The problem:
Copy out all of the material, matching it word for word.

Dataset content:
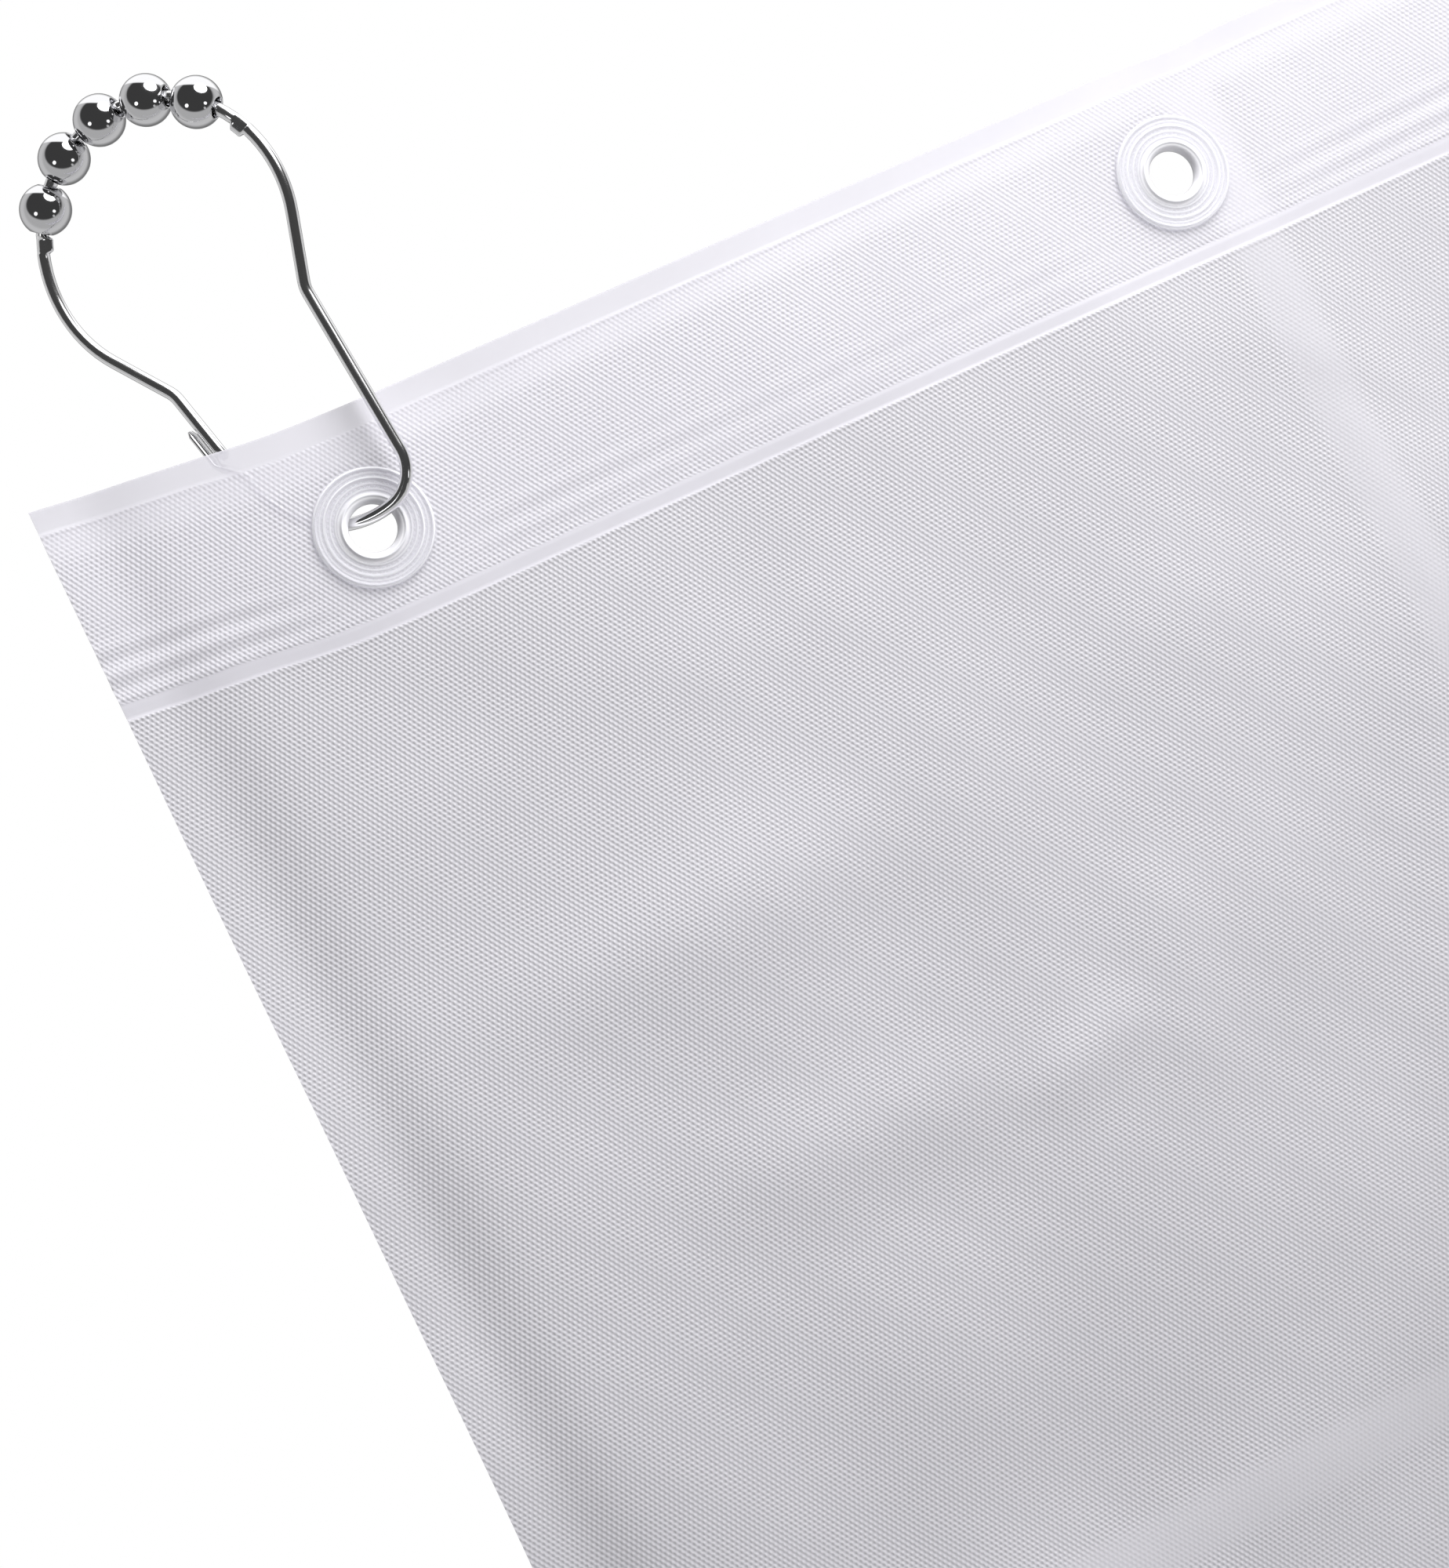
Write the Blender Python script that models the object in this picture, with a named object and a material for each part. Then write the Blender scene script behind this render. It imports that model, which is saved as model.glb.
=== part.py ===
# A clear frosted shower curtain liner with snap eyelets along a welded header, and one roller hook.
# Metres, +Z up. The origin is where the rod touches the underside of the hook's middle ball.
# The sheet faces -Y and runs to +X from the hook. It hangs flat, ready to be folded into pleats.

from math import asin, atan2, cos, degrees, pi, radians, sin

import bmesh
import bpy
from mathutils import Euler, Matrix, Vector

# Sheet
SHEET_WIDTH = 1.8288
SHEET_HEIGHT = 1.8288
HEADER_HEIGHT = 0.038
FILM = 0.0003
EYELETS = 12
EDGE_TO_EYELET = 0.051
TOP_TO_EYELET = 0.021
CLEARANCE = 0.0003
FOLD_GAP = 0.0003

# Eyelet, two snap halves on one barrel
BORE_RADIUS = 0.00415
BARREL_WALL = 0.00155
LIP_WIDTH = 0.00125
FLANGE_RADIUS = 0.0105
FLANGE_THICKNESS = 0.0005
FLANGE_CHAMFER = 0.0003
THROAT = 0.0008
EYELET_SEGMENTS = 16

# Hook, bent from one wire in its own plane
HOOK_YAW = radians(33)
HOOK_LEAN = radians(9.7)
WIRE = 0.0022
WIRE_SIDES = 10
ARCH_RADIUS = 0.0235
ARCH_HEIGHT = 0.060
ARCH_END = radians(27)
KNEE_WIDTH = 0.0304
KNEE_HEIGHT = 0.0381
FOOT_WIDTH = 0.0255
FOOT_INNER_RADIUS = 0.007
BALLS = 5
BALL_DIAMETER = 0.0090
BALL_PLAY = 0.00065
BALL_GAP = 0.0005
BALL_SEGMENTS = 18
ROW_ANGLE = radians(85)
ROW_PLAY = 0.0035
CRIMP_LENGTH = 0.0022
CRIMP_REACH = 0.0015
GATE_GAP = 0.0007
CATCH_HEIGHT = 0.0315
CATCH_OVERLAP = 0.0065
CATCH_STEP = 0.0060
CATCH_WIDTH = 0.0030
CATCH_THICKNESS = 0.0012
BEND_STEP = radians(12)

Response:
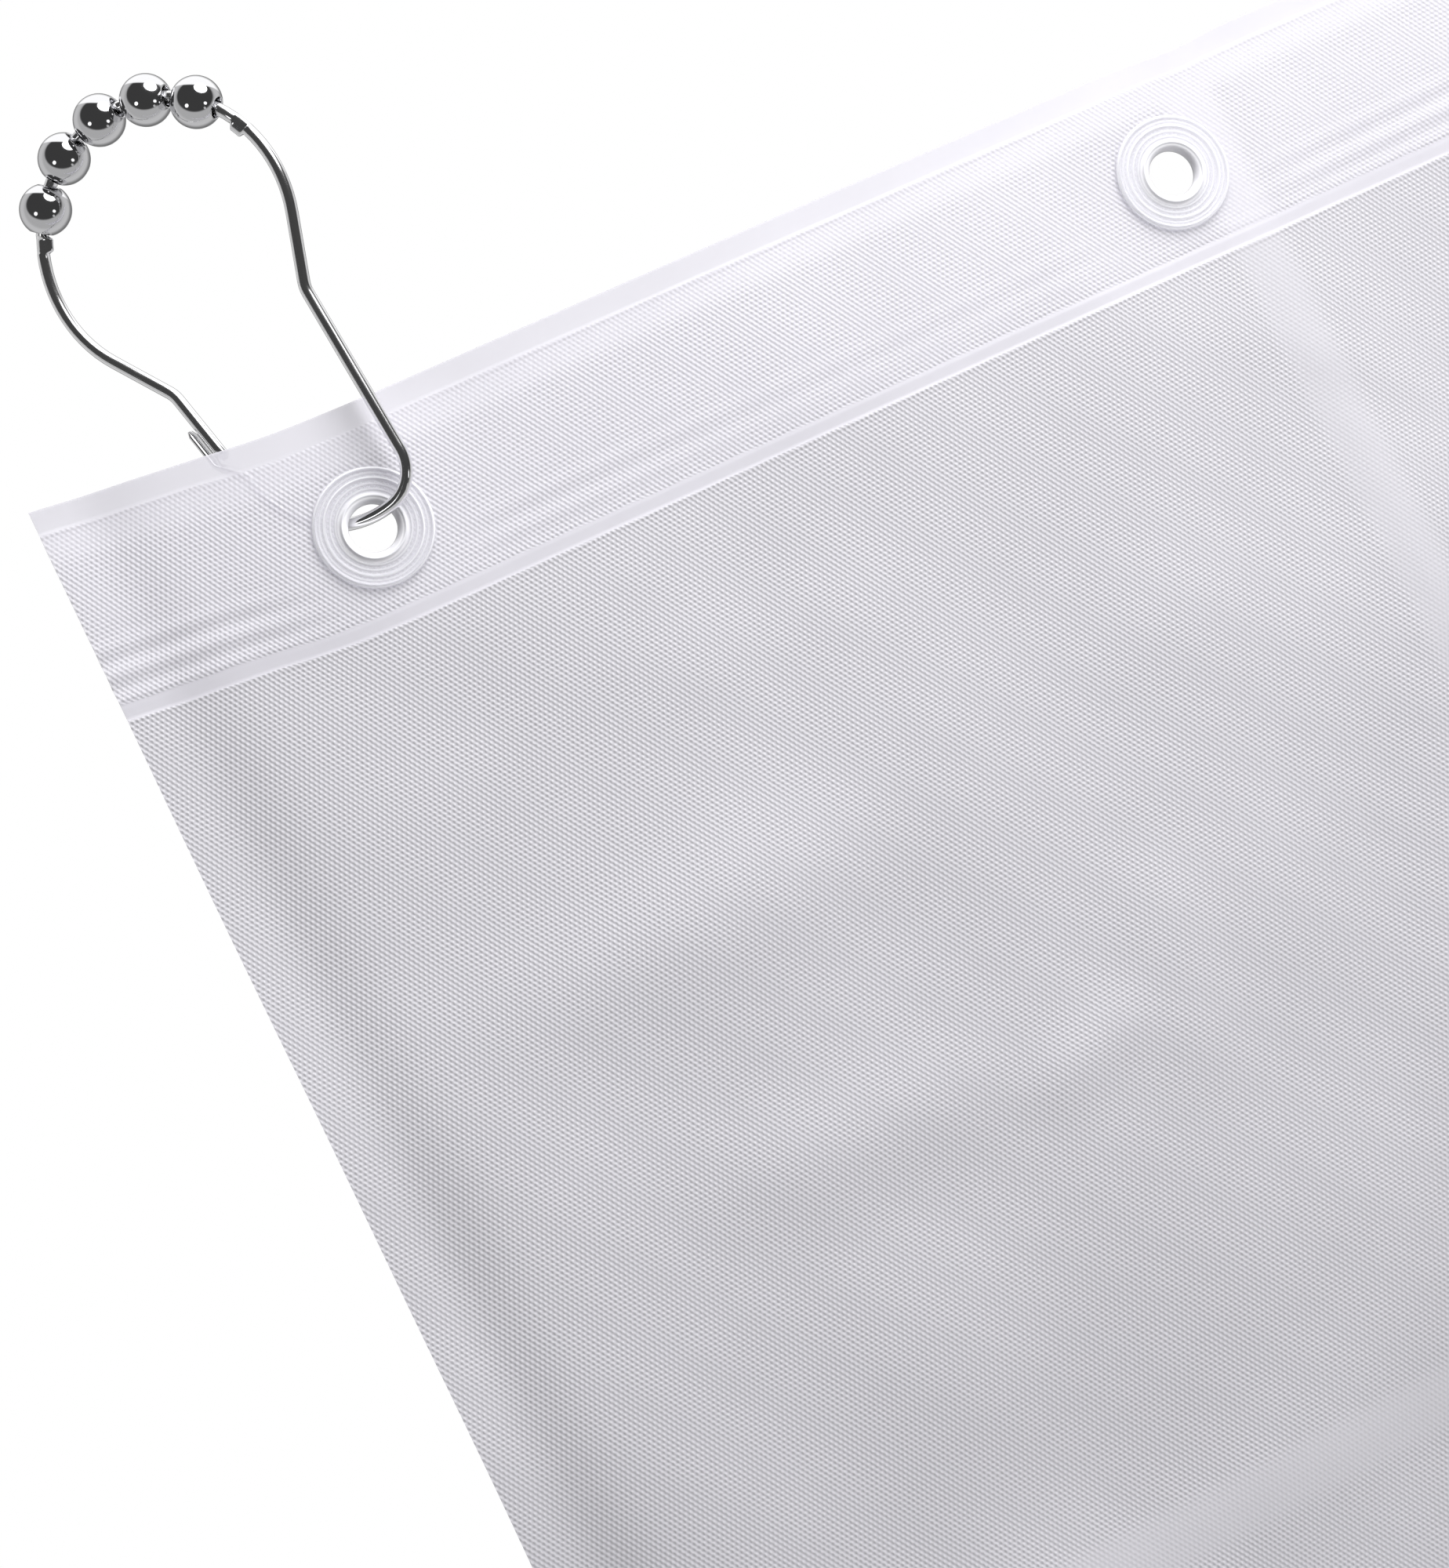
Write the Blender Python script that models the object in this picture, with a named object and a material for each part. Then write the Blender scene script behind this render. It imports that model, which is saved as model.glb.
=== part.py ===
# A clear frosted shower curtain liner with snap eyelets along a welded header, and one roller hook.
# Metres, +Z up. The origin is where the rod touches the underside of the hook's middle ball.
# The sheet faces -Y and runs to +X from the hook. It hangs flat, ready to be folded into pleats.

from math import asin, atan2, cos, degrees, pi, radians, sin

import bmesh
import bpy
from mathutils import Euler, Matrix, Vector

# Sheet
SHEET_WIDTH = 1.8288
SHEET_HEIGHT = 1.8288
HEADER_HEIGHT = 0.038
FILM = 0.0003
EYELETS = 12
EDGE_TO_EYELET = 0.051
TOP_TO_EYELET = 0.021
CLEARANCE = 0.0003
FOLD_GAP = 0.0003

# Eyelet, two snap halves on one barrel
BORE_RADIUS = 0.00415
BARREL_WALL = 0.00155
LIP_WIDTH = 0.00125
FLANGE_RADIUS = 0.0105
FLANGE_THICKNESS = 0.0005
FLANGE_CHAMFER = 0.0003
THROAT = 0.0008
EYELET_SEGMENTS = 16

# Hook, bent from one wire in its own plane
HOOK_YAW = radians(33)
HOOK_LEAN = radians(9.7)
WIRE = 0.0022
WIRE_SIDES = 10
ARCH_RADIUS = 0.0235
ARCH_HEIGHT = 0.060
ARCH_END = radians(27)
KNEE_WIDTH = 0.0304
KNEE_HEIGHT = 0.0381
FOOT_WIDTH = 0.0255
FOOT_INNER_RADIUS = 0.007
BALLS = 5
BALL_DIAMETER = 0.0090
BALL_PLAY = 0.00065
BALL_GAP = 0.0005
BALL_SEGMENTS = 18
ROW_ANGLE = radians(85)
ROW_PLAY = 0.0035
CRIMP_LENGTH = 0.0022
CRIMP_REACH = 0.0015
GATE_GAP = 0.0007
CATCH_HEIGHT = 0.0315
CATCH_OVERLAP = 0.0065
CATCH_STEP = 0.0060
CATCH_WIDTH = 0.0030
CATCH_THICKNESS = 0.0012
BEND_STEP = radians(12)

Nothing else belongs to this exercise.